Méthodes d'enseignement en France

En France, l'enseignement de l'alto s'appuie sur une tradition pédagogique solide. Les conservatoires et écoles de musique proposent des cursus structurés, allant de l'initiation au perfectionnement. La méthode française met l'accent sur la technique, mais aussi sur la musicalité et l'interprétation. Les professeurs utilisent souvent des exercices progressifs pour développer la dextérité et la sensibilité musicale de leurs élèves. Parmi les méthodes populaires, on trouve "L'Alto" de Maurice Vieux, ouvrage de référence qui propose une approche graduelle de l'apprentissage. La méthode Suzuki, bien que moins répandue pour l'alto que pour le violon, gagne en popularité pour l'initiation des jeunes enfants. Elle met l'accent sur l'apprentissage par l'écoute et l'imitation avant l'introduction de la lecture musicale.

Ressources pour débutants

Les débutants en alto disposent de nombreuses ressources pour soutenir leur apprentissage. Des méthodes comme "J'apprends l'alto" de Bruno Garlej et Jean-François Gonzales offrent une progression adaptée aux jeunes altistes. Des sites web comme imslp.org proposent des partitions gratuites pour alto, permettant aux élèves d'explorer un large répertoire. Des applications mobiles comme "Viola Tuner" ou "Alto Notes Flash Cards" aident à la pratique quotidienne.

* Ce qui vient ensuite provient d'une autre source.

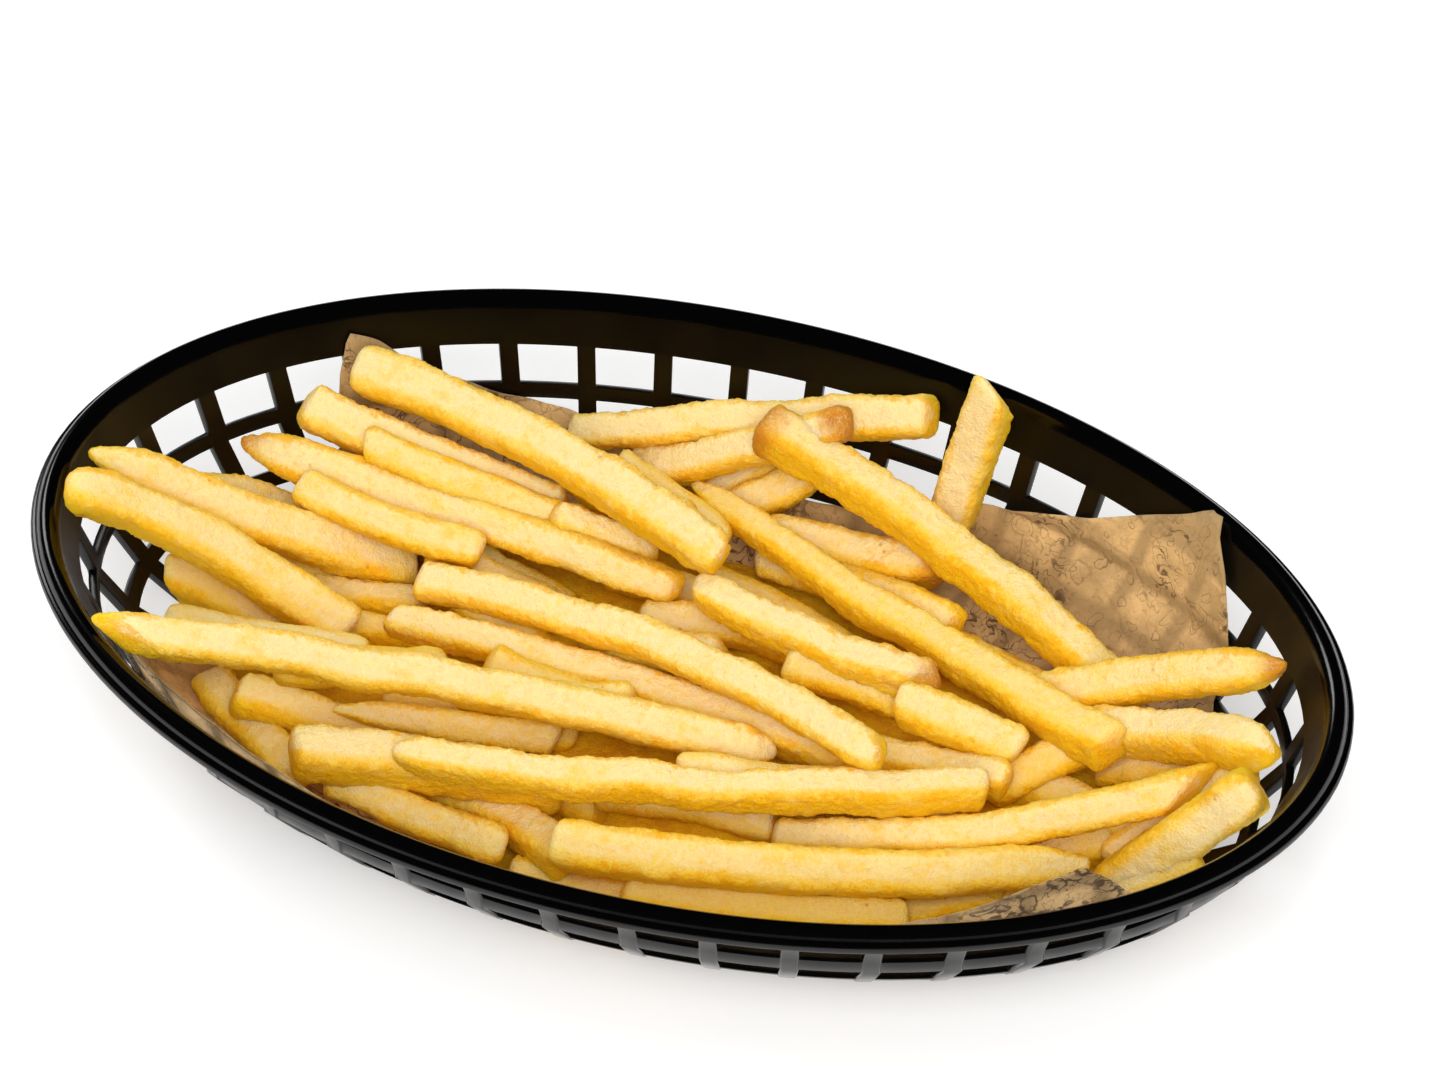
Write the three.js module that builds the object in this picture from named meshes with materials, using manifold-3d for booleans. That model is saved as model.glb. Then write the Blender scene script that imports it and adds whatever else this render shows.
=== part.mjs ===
// A portion of french fries in an oval plastic basket lined with kraft paper.
// Millimetres, +Z up. The origin is on the table under the middle of the basket,
// +X runs along its length.
import * as THREE from 'three';
import Module from 'manifold-3d';
import { mergeVertices } from 'three/addons/utils/BufferGeometryUtils.js';

// ---------------------------------------------------------------- basket sizes
const LENGTH = 238;            // outside of the rim
const WIDTH = 148.8;
const HALF_X = LENGTH / 2;
const HALF_Y = WIDTH / 2;
const SLATS = 40;              // upright slats, evenly spaced round the wall
const SLAT_WIDTH = 3.3;
const SLAT_SHARE = 0.27;       // a slat never takes more of its pitch than this, each side
const SLAT_START = -0.13;      // first slat, in pitches from the +X end
const SPACING_INSET = 8.4;     // the slats are evenly spaced along the wall's top band

// The moulding as a path from the rim's outer lip, over the roll, down the wall and in to
// the middle of the base. Each station is [inset, height] on the inner (or upper) side and
// on the outer (or lower) side; an inset is measured inwards from the rim's outline.
// open: between this station and the next there are only slats, with windows between them.
const STATIONS = [
  { name: 'lip end',          inner: [0.0, 36.4],  outer: [1.3, 36.4] },
  { name: 'lip shoulder',     inner: [0.0, 37.8],  outer: [1.4, 37.3] },
  { name: 'groove',           inner: [0.9, 38.2],  outer: [1.9, 37.9] },
  { name: 'roll top',         inner: [2.9, 40.0],  outer: [2.9, 38.4] },
  { name: 'roll inner side',  inner: [4.4, 39.5],  outer: [3.5, 38.1] },
  { name: 'band top',         inner: [5.4, 38.1],  outer: [3.9, 37.4] },
  { name: 'band bottom',      inner: [8.4, 31.8],  outer: [6.7, 31.2], open: true },
  { name: 'mid ring top',     inner: [11.1, 24.6], outer: [9.5, 24.0] },
  { name: 'mid ring bottom',  inner: [11.5, 21.5], outer: [10.0, 20.9], open: true },
  { name: 'low ring top',     inner: [16.1, 14.9], outer: [14.8, 14.0] },
  { name: 'low ring bottom',  inner: [18.0, 12.7], outer: [16.7, 11.6], open: true },
  { name: 'foot ring top',    inner: [24.3, 7.9],  outer: [23.2, 6.6] },
  { name: 'foot ring bottom', inner: [26.4, 6.6],  outer: [25.4, 5.2], open: true },
  { name: 'base ring outer',  inner: [34.0, 2.4],  outer: [33.0, 0.0] },
  { name: 'base ring inner',  inner: [38.0, 2.0],  outer: [38.0, 0.0], open: true },
  { name: 'base plate edge',  inner: [50.0, 2.0],  outer: [50.0, 0.5] },
];
const WALL_FROM = STATIONS.findIndex((s) => s.name === 'band top');

// ----------------------------------------------------------------- paper sizes
const PAPER_THICKNESS = 0.4;
const PAPER_GAP = 0.85;        // from the flat facets of the wall, windows and all
const PAPER_LIFT = 0.5;        // off the base
const PAPER_WAVE = 0.2;        // half the depth of the creases
const PAPER_ROWS = 5;          // steps from the base up to the sheet's edge
// Where the sheet's edge lies: [angle round the basket, height of the edge, how far it
// leans in from the wall]. The peaks are the corners of the square sheet.
const PAPER_EDGE = [
  [0, 8, 0], [12, 8, 0], [24, 10, 0], [30, 15, 0], [34, 24, 0], [38, 32, 0], [44, 41, 0.8],
  [51, 34, 0], [58, 27, 0], [69, 21, 2], [80, 13, 1], [92, 12, 0], [105, 15, 0],
  [113, 20, 0], [120, 23, 0], [128, 28, 0], [133, 34, 0], [136, 36, 0], [138, 29, 0],
  [140, 16, 0], [150, 8, 0], [163, 7, 0], [175, 7, 0], [187, 7, 0], [196, 9, 0],
  [204, 20, 0], [211, 32, 1], [220, 33, 1.5], [230, 33, 1.5], [240, 32, 1], [252, 30, 0],
  [264, 29, 0], [276, 29, 0], [288, 30, 0], [300, 31, 1], [309, 32, 3], [316, 35, 5],
  [322, 37, 6], [327, 31, 3], [334, 20, 0], [343, 11, 0], [352, 8, 0],
];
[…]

Tableau comparatif des cordes de l'alto

Corde Note (alto) Équivalence violon Équivalence violoncelle
1ère corde La3 Mi4 La2
2ème corde Ré3 La3 Ré2
3ème corde Sol2 Ré3 Sol1
4ème corde Do2 Sol2 Do1
Ce tableau illustre la position intermédiaire de l'alto dans la famille des cordes, avec une tessiture qui se situe entre celle du violon et celle du violoncelle. Cette particularité influence grandement les techniques de jeu et l'approche pédagogique spécifiques à cet instrument.